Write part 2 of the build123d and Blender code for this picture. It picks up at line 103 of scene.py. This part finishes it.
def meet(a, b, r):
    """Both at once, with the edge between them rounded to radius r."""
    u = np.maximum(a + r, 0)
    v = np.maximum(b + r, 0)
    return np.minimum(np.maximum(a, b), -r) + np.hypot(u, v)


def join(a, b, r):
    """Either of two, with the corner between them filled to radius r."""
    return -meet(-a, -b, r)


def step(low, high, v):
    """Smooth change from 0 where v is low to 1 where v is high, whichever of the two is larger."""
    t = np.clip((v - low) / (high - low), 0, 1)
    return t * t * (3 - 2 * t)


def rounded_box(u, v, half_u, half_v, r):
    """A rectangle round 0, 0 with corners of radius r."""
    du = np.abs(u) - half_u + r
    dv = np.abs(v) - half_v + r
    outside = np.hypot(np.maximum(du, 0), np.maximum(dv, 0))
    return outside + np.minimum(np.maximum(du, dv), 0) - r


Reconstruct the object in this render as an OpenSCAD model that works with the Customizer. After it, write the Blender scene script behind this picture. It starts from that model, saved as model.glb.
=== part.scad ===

────

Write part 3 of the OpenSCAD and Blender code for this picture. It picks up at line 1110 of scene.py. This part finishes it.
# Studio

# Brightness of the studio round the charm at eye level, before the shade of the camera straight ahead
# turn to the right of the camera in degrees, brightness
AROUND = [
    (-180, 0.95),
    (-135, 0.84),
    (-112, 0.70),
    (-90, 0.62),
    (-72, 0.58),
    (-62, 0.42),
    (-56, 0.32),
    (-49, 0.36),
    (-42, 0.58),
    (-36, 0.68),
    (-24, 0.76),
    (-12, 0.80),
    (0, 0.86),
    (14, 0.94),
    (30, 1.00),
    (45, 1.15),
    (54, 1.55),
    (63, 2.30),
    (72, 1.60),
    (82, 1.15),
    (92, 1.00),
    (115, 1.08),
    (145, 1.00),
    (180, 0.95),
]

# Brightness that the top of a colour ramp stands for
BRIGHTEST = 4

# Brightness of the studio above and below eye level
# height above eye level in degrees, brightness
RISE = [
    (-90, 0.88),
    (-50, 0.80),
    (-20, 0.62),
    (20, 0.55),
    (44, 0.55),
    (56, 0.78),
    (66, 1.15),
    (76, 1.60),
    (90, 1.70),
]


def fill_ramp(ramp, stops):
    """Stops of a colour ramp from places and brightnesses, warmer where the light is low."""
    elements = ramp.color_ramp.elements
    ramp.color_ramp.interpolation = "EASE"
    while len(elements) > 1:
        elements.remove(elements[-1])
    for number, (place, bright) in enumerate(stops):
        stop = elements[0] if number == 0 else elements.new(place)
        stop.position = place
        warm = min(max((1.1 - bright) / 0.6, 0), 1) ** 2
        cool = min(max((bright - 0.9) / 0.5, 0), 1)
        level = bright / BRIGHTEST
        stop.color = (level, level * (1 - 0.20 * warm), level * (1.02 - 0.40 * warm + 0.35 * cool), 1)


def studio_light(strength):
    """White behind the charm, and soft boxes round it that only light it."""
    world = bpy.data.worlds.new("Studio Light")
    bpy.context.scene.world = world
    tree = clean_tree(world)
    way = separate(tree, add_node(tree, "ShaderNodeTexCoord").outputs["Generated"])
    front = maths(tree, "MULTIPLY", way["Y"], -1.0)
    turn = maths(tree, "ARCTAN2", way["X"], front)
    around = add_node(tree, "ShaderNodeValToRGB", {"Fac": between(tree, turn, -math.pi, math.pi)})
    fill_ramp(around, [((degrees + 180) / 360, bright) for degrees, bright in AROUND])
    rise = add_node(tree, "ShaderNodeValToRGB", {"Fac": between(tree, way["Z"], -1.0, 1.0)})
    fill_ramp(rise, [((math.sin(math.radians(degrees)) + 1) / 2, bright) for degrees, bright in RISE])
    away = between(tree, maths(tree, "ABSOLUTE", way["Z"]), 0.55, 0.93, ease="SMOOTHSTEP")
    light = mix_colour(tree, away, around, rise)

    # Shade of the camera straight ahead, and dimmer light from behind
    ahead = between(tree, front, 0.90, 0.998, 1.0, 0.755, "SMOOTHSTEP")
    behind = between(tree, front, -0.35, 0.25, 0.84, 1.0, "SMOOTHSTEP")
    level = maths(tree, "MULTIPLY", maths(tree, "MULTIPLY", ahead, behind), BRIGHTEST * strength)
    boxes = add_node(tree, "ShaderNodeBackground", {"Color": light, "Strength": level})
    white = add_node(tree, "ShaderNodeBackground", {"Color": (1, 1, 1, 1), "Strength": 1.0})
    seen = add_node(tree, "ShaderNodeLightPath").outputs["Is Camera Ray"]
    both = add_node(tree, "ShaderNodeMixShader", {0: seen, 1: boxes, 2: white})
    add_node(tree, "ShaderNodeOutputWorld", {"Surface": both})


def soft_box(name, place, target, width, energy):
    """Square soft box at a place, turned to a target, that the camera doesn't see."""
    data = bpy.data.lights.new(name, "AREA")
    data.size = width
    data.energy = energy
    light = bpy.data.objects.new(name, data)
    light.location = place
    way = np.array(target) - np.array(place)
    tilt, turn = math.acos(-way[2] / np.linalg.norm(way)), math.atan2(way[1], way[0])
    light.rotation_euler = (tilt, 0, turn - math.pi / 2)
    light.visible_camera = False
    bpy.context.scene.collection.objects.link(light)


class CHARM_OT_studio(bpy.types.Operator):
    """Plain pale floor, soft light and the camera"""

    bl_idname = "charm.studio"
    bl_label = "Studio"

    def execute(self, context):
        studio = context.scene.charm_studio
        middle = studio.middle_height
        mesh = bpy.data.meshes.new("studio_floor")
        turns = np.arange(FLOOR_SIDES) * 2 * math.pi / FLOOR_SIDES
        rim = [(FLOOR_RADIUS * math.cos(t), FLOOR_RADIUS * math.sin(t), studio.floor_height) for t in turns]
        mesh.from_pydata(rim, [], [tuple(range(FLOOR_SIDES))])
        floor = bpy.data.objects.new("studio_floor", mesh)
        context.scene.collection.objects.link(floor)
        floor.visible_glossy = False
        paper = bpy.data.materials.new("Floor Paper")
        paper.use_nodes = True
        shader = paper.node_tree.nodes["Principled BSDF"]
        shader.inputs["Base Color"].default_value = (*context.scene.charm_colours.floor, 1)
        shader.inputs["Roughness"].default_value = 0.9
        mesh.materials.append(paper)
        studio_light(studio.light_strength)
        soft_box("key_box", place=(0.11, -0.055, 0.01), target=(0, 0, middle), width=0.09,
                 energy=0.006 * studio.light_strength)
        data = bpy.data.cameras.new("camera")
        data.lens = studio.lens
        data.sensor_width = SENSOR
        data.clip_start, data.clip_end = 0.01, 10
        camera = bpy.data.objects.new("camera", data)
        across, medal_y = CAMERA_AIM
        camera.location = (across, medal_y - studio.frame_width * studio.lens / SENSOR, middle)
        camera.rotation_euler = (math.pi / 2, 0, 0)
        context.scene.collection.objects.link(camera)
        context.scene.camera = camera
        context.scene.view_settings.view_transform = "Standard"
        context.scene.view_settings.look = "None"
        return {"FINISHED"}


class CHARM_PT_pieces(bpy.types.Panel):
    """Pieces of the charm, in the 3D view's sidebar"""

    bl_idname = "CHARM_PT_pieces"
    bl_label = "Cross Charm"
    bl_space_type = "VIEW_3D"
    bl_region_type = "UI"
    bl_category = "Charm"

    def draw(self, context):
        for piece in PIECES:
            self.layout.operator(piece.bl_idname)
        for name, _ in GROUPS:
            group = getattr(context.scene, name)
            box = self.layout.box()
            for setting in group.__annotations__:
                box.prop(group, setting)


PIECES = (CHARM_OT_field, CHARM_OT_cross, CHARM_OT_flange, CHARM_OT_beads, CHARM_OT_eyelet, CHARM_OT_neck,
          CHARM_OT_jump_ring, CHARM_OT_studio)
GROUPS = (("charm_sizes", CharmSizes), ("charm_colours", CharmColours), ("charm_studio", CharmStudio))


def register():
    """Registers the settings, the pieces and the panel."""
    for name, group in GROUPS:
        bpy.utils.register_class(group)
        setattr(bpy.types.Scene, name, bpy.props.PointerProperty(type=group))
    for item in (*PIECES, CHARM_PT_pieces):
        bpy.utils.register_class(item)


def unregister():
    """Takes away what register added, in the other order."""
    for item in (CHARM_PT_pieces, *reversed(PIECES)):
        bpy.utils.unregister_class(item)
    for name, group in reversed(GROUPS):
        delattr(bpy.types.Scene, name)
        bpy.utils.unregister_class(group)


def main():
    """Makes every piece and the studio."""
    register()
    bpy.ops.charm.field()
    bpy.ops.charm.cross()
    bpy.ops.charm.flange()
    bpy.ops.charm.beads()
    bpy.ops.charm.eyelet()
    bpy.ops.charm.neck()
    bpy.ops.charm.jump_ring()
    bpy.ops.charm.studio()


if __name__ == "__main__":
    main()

────

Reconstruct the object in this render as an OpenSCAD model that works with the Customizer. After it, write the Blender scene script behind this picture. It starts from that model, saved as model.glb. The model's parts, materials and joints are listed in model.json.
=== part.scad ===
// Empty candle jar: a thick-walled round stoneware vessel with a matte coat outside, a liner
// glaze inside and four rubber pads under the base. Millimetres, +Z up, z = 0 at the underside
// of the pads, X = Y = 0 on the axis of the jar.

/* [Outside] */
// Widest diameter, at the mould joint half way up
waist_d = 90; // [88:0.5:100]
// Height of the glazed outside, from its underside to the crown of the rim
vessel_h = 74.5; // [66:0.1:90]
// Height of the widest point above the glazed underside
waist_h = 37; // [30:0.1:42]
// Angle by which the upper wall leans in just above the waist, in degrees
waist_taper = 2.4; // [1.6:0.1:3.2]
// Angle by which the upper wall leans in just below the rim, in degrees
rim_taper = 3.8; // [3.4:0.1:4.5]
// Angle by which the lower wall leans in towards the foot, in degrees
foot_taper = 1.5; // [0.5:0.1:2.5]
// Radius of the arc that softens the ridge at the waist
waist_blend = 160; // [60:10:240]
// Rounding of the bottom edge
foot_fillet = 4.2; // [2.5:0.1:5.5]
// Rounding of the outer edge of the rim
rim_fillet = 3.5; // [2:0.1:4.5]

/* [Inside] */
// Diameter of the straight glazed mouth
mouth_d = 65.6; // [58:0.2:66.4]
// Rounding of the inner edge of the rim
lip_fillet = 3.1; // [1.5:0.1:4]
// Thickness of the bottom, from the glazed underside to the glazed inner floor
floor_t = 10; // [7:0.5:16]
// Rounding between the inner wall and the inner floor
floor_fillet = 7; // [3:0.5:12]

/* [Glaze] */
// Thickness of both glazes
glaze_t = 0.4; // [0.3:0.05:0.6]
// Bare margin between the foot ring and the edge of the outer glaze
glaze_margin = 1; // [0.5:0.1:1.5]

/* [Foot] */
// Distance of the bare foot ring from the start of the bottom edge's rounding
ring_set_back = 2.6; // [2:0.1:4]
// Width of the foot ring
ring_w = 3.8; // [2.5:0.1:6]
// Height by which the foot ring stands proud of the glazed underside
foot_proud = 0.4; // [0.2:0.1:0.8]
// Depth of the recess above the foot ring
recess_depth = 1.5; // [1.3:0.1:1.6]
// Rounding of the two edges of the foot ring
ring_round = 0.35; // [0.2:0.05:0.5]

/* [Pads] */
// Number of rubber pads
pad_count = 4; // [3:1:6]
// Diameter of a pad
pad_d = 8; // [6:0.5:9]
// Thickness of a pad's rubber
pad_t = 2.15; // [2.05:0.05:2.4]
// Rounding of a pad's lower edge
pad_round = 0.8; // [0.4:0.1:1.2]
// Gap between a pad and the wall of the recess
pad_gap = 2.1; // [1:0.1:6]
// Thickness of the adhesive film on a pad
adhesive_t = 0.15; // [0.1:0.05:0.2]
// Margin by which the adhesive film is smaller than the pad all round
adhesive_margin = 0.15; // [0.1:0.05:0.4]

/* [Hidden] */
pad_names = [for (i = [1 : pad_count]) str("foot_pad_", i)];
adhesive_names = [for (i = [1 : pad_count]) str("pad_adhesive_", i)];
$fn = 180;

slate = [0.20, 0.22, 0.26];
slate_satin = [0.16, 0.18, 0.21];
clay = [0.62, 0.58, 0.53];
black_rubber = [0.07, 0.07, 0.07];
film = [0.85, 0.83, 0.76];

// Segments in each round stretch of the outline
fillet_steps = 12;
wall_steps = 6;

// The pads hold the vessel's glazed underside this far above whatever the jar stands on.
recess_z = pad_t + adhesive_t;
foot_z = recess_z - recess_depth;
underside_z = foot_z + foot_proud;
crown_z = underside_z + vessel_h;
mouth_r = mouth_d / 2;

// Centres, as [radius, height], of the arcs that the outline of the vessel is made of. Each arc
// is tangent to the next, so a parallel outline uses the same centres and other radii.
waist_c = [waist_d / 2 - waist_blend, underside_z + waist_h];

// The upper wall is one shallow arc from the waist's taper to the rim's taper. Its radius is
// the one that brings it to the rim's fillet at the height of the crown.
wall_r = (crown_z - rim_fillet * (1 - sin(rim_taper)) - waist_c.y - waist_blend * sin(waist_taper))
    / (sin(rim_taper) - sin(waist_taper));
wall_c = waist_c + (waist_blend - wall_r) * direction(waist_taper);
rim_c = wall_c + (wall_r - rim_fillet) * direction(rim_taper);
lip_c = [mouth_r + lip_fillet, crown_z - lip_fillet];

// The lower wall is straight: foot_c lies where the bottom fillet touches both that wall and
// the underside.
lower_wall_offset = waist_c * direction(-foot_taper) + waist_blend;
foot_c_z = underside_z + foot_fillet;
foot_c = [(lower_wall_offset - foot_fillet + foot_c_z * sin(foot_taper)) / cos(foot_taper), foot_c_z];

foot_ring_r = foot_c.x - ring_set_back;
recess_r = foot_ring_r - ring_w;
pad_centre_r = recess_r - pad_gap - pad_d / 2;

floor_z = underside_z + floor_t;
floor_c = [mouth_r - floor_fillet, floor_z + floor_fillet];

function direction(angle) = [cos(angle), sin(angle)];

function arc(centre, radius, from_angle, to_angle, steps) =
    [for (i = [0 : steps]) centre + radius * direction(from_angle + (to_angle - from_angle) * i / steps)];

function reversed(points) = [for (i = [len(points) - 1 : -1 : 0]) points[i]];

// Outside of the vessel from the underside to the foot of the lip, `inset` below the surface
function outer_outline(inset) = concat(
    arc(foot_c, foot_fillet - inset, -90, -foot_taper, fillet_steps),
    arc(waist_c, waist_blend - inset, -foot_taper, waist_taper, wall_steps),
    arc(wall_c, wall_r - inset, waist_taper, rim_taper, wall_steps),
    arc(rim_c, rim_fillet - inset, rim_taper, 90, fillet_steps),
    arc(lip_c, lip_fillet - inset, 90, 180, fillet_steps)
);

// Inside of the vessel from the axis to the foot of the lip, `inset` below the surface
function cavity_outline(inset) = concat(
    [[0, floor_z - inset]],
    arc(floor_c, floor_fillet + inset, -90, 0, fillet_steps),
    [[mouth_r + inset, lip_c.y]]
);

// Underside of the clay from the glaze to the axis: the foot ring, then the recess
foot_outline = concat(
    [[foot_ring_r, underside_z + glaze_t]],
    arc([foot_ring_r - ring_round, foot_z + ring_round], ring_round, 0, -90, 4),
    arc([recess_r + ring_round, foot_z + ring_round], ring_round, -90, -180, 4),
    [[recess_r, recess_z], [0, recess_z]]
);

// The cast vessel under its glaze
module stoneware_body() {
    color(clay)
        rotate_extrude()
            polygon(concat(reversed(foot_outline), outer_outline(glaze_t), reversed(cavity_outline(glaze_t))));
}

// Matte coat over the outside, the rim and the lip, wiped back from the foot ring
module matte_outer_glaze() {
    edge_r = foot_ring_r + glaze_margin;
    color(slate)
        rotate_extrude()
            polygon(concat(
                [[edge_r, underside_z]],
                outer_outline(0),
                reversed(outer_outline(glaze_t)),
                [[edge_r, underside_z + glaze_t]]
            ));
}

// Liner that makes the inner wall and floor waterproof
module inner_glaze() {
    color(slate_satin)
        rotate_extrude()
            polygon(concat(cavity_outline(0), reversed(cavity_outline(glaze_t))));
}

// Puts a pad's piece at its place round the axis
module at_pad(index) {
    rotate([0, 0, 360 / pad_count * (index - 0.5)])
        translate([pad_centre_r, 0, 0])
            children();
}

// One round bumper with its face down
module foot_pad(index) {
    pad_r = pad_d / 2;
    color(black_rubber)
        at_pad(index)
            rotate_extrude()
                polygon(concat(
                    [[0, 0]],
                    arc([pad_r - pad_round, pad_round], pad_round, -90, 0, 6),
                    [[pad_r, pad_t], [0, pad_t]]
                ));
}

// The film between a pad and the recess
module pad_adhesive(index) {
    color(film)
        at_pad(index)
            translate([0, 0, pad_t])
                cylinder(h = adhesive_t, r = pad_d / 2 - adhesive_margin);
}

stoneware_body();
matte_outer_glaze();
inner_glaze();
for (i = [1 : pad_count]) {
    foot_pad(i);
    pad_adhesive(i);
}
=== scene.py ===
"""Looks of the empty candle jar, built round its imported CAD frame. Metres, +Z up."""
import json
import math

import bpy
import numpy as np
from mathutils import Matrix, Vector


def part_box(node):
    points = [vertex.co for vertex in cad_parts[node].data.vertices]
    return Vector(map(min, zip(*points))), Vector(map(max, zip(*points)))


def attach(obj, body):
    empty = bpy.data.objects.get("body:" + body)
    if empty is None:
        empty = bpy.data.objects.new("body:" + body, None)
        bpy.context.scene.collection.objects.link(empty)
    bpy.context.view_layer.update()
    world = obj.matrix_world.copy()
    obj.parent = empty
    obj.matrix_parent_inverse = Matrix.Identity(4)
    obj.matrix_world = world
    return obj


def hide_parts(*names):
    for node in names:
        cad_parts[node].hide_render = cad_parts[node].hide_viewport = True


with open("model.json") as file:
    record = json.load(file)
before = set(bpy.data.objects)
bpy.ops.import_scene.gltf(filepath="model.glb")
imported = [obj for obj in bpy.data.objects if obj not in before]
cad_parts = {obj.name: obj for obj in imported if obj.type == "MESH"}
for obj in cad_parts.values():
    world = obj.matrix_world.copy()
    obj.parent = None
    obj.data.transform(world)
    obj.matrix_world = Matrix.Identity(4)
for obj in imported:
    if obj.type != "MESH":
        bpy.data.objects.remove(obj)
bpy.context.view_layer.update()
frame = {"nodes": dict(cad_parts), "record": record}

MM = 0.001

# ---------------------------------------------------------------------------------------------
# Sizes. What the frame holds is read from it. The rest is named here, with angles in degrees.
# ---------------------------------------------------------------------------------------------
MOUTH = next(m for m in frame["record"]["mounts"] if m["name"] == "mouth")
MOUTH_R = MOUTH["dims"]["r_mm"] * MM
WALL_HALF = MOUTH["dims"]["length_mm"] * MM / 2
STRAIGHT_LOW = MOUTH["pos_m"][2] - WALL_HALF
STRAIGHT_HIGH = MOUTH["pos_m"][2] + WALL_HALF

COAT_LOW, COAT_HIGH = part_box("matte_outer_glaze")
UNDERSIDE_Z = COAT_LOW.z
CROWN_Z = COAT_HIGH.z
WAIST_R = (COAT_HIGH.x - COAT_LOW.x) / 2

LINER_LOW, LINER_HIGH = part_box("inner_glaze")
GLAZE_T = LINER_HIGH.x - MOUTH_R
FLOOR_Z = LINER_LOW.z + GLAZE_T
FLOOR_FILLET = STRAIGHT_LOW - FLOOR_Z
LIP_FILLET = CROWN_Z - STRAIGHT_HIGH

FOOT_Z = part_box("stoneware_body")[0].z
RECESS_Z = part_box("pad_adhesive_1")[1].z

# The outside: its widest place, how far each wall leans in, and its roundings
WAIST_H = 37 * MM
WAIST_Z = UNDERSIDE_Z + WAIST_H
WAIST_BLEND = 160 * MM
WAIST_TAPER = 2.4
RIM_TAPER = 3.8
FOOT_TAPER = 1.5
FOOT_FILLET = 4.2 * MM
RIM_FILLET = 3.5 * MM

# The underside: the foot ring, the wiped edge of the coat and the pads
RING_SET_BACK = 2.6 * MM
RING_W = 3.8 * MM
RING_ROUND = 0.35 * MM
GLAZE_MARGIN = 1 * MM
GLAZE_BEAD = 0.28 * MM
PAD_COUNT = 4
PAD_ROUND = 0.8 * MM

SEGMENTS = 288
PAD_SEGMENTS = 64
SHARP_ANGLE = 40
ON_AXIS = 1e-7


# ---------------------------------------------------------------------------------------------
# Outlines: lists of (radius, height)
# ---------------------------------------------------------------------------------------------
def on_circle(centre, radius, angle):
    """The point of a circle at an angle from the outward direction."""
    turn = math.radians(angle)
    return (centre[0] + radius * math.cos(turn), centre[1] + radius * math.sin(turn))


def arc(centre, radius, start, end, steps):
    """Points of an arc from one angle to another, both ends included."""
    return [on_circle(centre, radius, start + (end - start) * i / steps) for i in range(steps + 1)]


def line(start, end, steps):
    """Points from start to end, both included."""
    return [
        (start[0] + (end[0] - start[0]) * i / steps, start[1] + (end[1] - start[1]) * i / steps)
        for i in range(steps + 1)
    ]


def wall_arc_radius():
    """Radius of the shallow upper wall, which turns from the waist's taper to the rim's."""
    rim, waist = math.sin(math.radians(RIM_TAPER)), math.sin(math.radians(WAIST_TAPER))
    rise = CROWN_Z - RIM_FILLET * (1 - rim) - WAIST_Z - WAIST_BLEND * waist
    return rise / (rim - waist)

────

▶ _Exercise prompt_:
Copy out every line from the records that has the word "Reconstruct".

▶ _Response for this exercise_:
Reconstruct the object in this render as an OpenSCAD model that works with the Customizer. After it, write the Blender scene script behind this picture. It starts from that model, saved as model.glb.
Reconstruct the object in this render as an OpenSCAD model that works with the Customizer. After it, write the Blender scene script behind this picture. It starts from that model, saved as model.glb. The model's parts, materials and joints are listed in model.json.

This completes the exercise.